The 2 percent tax on health care services that supports MinnesotaCare (the “provider tax”) is scheduled for repeal in 2019. This session’s additional drawdown of a fund that’s due to run dry in four years makes all the more urgent the work of a new state commission on health care policy, set to commence this summer.

• Left unspent was $865 million for the 2016 Legislature to squabble over — and the prospect of more to come if the state economy stays strong. Already since February, state tax collections have netted $413 million more than forecast.

That much remaining on the state’s bottom line is bound to combine with election-year politics to whet legislative appetites for a tax cut. In coming months, legislators are likely to tell Minnesotans that they’ve got a tax cut coming, and that state and local governments claim too much of their incomes.

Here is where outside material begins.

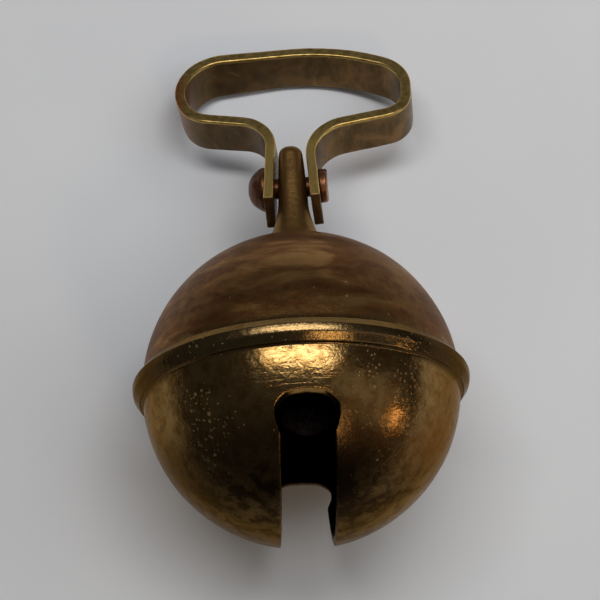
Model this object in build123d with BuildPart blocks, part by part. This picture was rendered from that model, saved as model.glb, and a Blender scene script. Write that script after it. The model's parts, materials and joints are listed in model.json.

No one wants to pay more taxes. But Minnesotans should know this: The “price of government,” the share of total Minnesota personal incomes claimed by state and local taxes, has been falling for years, from 17.4 percent in 1996 and 16.2 percent in 2006 to a projected 15.2 percent in 2016. It’s forecast to drop through the remainder of this decade — not because tax cuts are in the offing, but because incomes are growing again.

Keeping state and local governments robust enough to do all that residents expect of them already looks challenging, before a tax cut is factored into their budgets. At the very least, Minnesotans need to fully understand what they would be giving up in return for lower taxes.